Without getting into the argument about whether you can advocate tolerance while showing intolerance for intolerance, it should be obvious that any political speech of any kind will have the effect of making someone feel defensive.  Someone could put up signs that are much more explicit: “I oppose President Trump’s immigration policies” or “I support offering asylum to political refugees, those fleeing violence, and victims of ethnic cleansing.”  Those signs would also make Trump’s supporters uncomfortable. Even a generic sign for a political candidate will divide a community.  For that reason, many people decline to put political signs in their yards or on their cars, but it’s certainly everyone’s right to publicly signal their political opinions.

The rest of Buckley’s column is even more of a mess. He manages to compare the supposed hatefulness of putting a “No hate here” sign in your yard to reflexively accusing war veterans of being potential rapists and advocating for transgender rights.  For Mr. Buckley, what all of these things have in common is that they are supposedly “strategic and partisan” ploys to define conservative values as “depraved.”

In the case of war veterans, liberals allegedly consider them suspect because of their “toxic masculinity,” and in the case of transgender rights, the idea is to keep pushing the envelope on sexual mores until conservatives cry foul. Then the liberals can accuse conservatives of having unenlightened beliefs.

I don’t really know if Mr.
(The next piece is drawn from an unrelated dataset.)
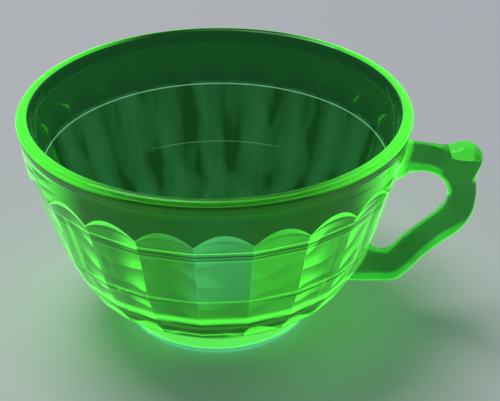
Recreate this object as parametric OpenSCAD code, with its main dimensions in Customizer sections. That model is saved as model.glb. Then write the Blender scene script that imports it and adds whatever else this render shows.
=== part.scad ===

Buckley believes any of this or if he just enjoys making money writing books like “The Republican Workers Party: How the Trump Victory Drove Everyone Crazy, and Why It Was Just What We Needed.” 

I do know that “Nazi” stands for the National Socialist German Workers’ Party, and that they built their support around right-wing pseudo-scientific ideas about race and national identity, while fetishizing masculine virtues and criminalizing sexual heterodoxy.  Once they came to power, it was not a good idea to put a multilingual sign up in your yard expressing your disapproval of their policies.

Fortunately, in America, we can still get away with that.

Is it hateful of me to point this out?